As expected, both teams’ single star players provided their creative drive, the silky Son Heung-min busting a lung to try and drive Korea forward from the left flank, and the pacy Emil Forsberg constantly feeding Sweden’s big frontmen.

Forsberg had a go himself early in the second half, but curled over a shot from outside the box.

Korea’s best chances fell to Koo Ja-cheol, who headed just wide in the second half and Hwang Hee-chan who saw his stoppage-time header also just miss as his team launched a late, desperate siege.

But the Swedes held firm and rushed to celebrate with their fans as the Koreans trudged disconsolately off.

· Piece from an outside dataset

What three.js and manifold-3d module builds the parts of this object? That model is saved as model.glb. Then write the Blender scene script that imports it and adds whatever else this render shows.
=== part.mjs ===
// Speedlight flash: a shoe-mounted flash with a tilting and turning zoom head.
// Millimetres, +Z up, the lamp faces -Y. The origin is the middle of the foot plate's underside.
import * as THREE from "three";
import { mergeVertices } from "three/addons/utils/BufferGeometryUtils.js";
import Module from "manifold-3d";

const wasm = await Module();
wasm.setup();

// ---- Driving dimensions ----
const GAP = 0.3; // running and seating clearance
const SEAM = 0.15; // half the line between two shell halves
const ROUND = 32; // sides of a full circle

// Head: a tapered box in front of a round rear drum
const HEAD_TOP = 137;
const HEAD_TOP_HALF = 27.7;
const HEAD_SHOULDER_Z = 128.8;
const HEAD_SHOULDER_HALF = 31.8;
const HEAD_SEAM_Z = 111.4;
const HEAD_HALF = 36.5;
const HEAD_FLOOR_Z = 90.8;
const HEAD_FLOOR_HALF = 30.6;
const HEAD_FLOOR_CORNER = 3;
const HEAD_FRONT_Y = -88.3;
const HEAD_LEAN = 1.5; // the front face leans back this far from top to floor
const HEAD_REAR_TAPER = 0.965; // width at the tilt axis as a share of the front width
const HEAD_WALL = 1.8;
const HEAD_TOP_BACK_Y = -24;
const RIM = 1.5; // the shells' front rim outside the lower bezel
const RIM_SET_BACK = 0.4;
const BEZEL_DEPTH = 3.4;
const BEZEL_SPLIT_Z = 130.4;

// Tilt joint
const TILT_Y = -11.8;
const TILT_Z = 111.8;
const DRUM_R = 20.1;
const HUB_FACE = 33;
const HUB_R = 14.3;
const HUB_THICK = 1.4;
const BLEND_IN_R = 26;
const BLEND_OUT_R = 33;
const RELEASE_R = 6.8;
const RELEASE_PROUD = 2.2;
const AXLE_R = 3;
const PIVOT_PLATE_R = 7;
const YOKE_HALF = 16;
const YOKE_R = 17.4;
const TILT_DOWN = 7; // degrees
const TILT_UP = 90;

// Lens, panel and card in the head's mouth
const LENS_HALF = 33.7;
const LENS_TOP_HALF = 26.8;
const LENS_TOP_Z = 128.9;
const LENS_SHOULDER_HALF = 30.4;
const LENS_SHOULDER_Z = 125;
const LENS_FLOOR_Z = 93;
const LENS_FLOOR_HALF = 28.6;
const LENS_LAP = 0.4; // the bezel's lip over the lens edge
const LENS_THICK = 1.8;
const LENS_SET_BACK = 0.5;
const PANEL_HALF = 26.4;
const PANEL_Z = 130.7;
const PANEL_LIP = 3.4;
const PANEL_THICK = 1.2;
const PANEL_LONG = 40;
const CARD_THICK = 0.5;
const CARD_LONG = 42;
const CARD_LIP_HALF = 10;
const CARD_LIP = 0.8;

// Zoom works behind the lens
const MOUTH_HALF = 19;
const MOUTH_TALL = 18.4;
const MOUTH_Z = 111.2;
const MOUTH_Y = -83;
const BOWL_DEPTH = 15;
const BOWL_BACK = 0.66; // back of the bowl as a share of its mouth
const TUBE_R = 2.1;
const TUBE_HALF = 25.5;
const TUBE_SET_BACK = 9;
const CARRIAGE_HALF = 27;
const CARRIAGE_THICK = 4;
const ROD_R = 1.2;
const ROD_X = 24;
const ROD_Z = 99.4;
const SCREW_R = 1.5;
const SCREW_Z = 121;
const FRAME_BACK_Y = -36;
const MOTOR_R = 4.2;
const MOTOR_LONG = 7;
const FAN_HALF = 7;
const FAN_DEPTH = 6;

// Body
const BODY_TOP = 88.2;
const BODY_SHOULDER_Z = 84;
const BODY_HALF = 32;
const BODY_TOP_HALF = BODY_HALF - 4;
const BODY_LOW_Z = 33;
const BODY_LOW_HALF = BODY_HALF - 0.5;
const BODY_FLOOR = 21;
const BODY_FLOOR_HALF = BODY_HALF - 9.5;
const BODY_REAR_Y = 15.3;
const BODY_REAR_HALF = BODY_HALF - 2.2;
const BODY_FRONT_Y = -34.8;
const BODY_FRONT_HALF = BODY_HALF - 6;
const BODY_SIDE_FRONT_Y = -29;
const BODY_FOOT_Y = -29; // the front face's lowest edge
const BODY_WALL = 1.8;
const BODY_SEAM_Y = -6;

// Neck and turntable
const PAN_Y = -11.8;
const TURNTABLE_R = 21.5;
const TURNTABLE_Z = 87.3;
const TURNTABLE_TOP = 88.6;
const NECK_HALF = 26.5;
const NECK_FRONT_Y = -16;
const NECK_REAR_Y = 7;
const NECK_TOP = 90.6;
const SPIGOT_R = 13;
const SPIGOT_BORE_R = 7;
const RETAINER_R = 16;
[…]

Although not the most attractive of the World Cup games so far, there was a terrific atmosphere in the 42,300-strong crowd at the blue-and-white Nizhny Novgorod stadium next to a cathedral at the confluence of the Volga and Oka rivers.

The Swedes, many in their now de rigueur Viking helmets, easily outnumbered and out-sang their red-clad rivals in the avant-garde, sun-kissed dome that is meant to evoke wind and water.

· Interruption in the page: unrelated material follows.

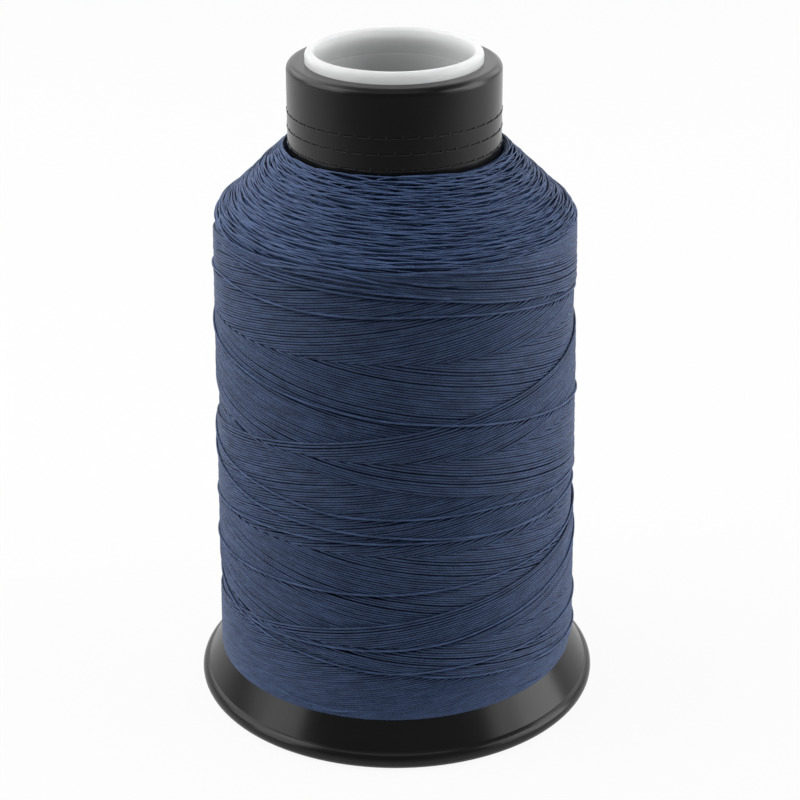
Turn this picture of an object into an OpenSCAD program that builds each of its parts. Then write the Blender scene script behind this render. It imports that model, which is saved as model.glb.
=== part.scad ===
// Industrial spool of sewing thread. A moulded core of three pieces, the barrel, the base
// flange and the rim ring, carries a tapered pack of thread with a conical shoulder.
// Millimetres, +Z up, origin at the centre of the foot.

/* [Overall] */
// Height of the spool, from its foot to the top of the rim ring
overall_h = 132; // [120:1:160]

/* [Barrel] */
// Outside diameter of the barrel and its neck
barrel_d = 40.4; // [39:0.2:44]
// Wall of the barrel
barrel_wall = 2.2; // [1.6:0.1:2.6]
// Depth of the thick collar under the barrel's top face
collar_h = 18; // [17:1:24]
// Radius of the rounded edge round the top of the neck
neck_edge_r = 1.4; // [0.4:0.1:1.8]

/* [Grip marks] */
// Rows of grip marks round the neck
mark_rows = 3; // [1:1:4]
// Grip marks in one row
mark_count = 43; // [24:1:50]
// Depth of the first row below the barrel's top face
mark_drop = 9.1; // [5:0.1:10]
// Distance from one row of grip marks to the next
mark_pitch = 3.05; // [1.5:0.05:3.5]
// Gap between two marks of a row
mark_gap = 0.7; // [0.4:0.1:1.5]
// Width of the groove of a grip mark
mark_w = 0.3; // [0.2:0.05:0.6]
// Depth of the groove of a grip mark
mark_depth = 0.2; // [0.1:0.05:0.4]

/* [Base flange] */
// Diameter over the rim of the base flange
base_d = 80.8; // [78:0.1:92]
// Wall of the base flange
base_wall = 2.2; // [1.8:0.1:2.6]
// Radius of the rounded rim below its widest place
foot_round = 1.7; // [1.2:0.1:1.7]
// Width of the flat foot ring under the rim
foot_w = 1.2; // [1:0.1:2]
// Height of the rim's widest place
rim_h = 1.7; // [1.7:0.05:3]
// Radius of the rounded lip above the rim's widest place
lip_round = 2; // [1.4:0.1:2.4]
// Distance that the lip stands proud of the cone's face
lip_proud = 0.45; // [0.2:0.05:0.7]
// Slope of the cone to the horizontal, in degrees
cone_angle = 60; // [54:0.5:62]
// Height of the flat deck inside the cone
deck_h = 12; // [10:0.5:14]
// Wall of the hub that holds the barrel
hub_wall = 2; // [1.6:0.1:3]
// Height of the hub's lower end above the foot
hub_rise = 0.6; // [0.3:0.1:1.5]
// Thickness of the hub's inward lip, on which the barrel stands
hub_lip_t = 2.5; // [1.5:0.1:4]
// Diameter of the opening through the hub's lip
base_bore_d = 34; // [31:0.5:35]
// Thickness of the round stiffening rib under the deck
rib_t = 1.6; // [1:0.1:2.4]
// Height of the rib's lower edge above the foot
rib_rise = 2; // [1:0.1:4]

/* [Rim ring] */
// Outside diameter of the rim ring
ring_d = 33.4; // [33.2:0.1:34.5]
// Height of the rim ring, most of which is inside the neck
ring_h = 15; // [12:0.5:17]
// Height that the rim ring stands proud of the barrel
ring_proud = 2.1; // [1.6:0.1:3]
// Diameter of the rim ring's bore, which takes the spindle
spindle_bore_d = 29.6; // [28:0.1:29.8]
// Depth of the wider mouth of the bore
mouth_h = 5; // [4:0.1:7]
// Width of the ledge round the foot of the mouth
mouth_step = 0.2; // [0.1:0.05:0.3]
// Radius of the outer edge of the rim ring
ring_edge_r = 1; // [0.4:0.1:1.1]
// Radius of the lip at the mouth of the bore
ring_lip_r = 0.6; // [0.2:0.1:0.7]
// Step from the ring's bore out to the collar's bore
collar_step = 0.4; // [0.2:0.1:1]

/* [Thread pack] */
// Diameter of the pack at its lower edge
pack_foot_d = 72.9; // [68:0.1:75]
// Diameter of the pack just under its shoulder
pack_top_d = 70; // [64:0.1:74]
// Distance from the barrel's top face down to where the shoulder reaches the neck
shoulder_drop = 14.8; // [10:0.1:20]
// Slope of the shoulder to the horizontal, in degrees
shoulder_angle = 44.5; // [30:0.5:50]
// Radius that rounds the shoulder into the body
shoulder_r = 6; // [4:0.5:12]
// Width of the crevice between the pack's upper edge and the neck
crevice_w = 0.9; // [0.5:0.1:2]
// Width of the crevice at its foot
crevice_foot_w = 0.6; // [0.4:0.1:1.5]
// Depth of the crevice between the pack's upper edge and the neck
crevice_h = 2.2; // [1:0.1:4]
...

Sweden next face world champions Germany, where they can ill afford to miss chances like they did on Monday. “If we win against Germany, we are through. The pressure is on them now,” added the ebullient Granqvist.

Korea next face in-form Mexico who shocked the Germans in their Group F opener. Few will be giving a chance to Korea, who have now only won one of their last 10 World Cup games.